Scientists know that it exists and that it constitutes up to 85 percent of the universe, but besides this impressive detail, there is little we know about dark matter or what it consists of as it doesn’t emit or reflect light, which makes it impossible to detect with available sensor technologies.

Researchers at the JILA research institute have set their minds to solving one of the biggest mysteries in science by detecting the mysterious and elusive dark matter. For this, the scientists plan to use an atomic clock that tells time by measuring the oscillations of atoms. Older versions of atomic clocks were previously used when attempting to detect dark matter, but yielded no results. Researchers at JILA plan to use a new version that operates at higher optical frequencies and has an ultra-stable oscillator, which ensures steady light waves.

The JILA team has focused on detecting ultralight dark matter, which the scientists assume has a tiny mass (hence the name) that is less than a single electron. But at the same time, the researchers believe that ultralight dark matter has a huge wavelength that they assume makes it bound by gravity and ordinary matter.

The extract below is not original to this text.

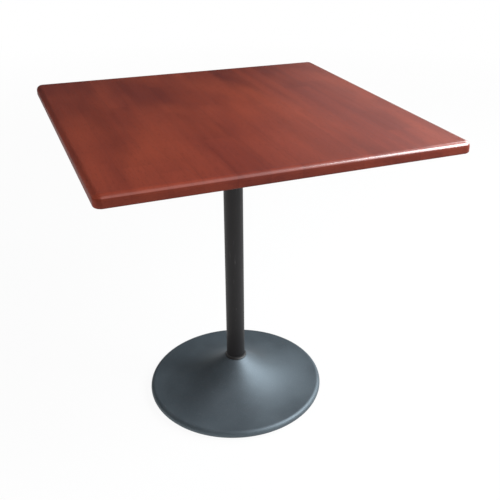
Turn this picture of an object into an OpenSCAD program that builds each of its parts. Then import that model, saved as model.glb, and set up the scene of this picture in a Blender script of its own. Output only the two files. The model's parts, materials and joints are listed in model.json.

"Nobody actually knows at what sensitivity level you will start to see dark matter in laboratory measurements", NIST/JILA Fellow Jun Ye said. "The problem is that physics as we know it is not quite complete at this point. We know something is missing but we don't quite know how to fix it yet.
We know dark matter exists from astrophysical observations, but we don't know how dark matter connects to ordinary matter and the values we measure. Experiments like ours allow us to test various theory models people put together to try to explore the nature of dark matter. By setting better and better bounds, we hope to rule out some incorrect theory models and eventually make a discovery in the future".

Scientists believe dark matter played a crucial role in the evolution of the universe. The search for this mysterious matter has been going on for decades. Researchers believe that the fact that it doesn’t emit, absorb, or reflect light is what makes it so elusive, but they have offered various theories about what it consists of. Among the most promising candidates are Weakly Interactive Massive Particles (WIMPs), axions, and sterile neutrinos. Another popular theory is that it consists of several types of particles that interact with each other.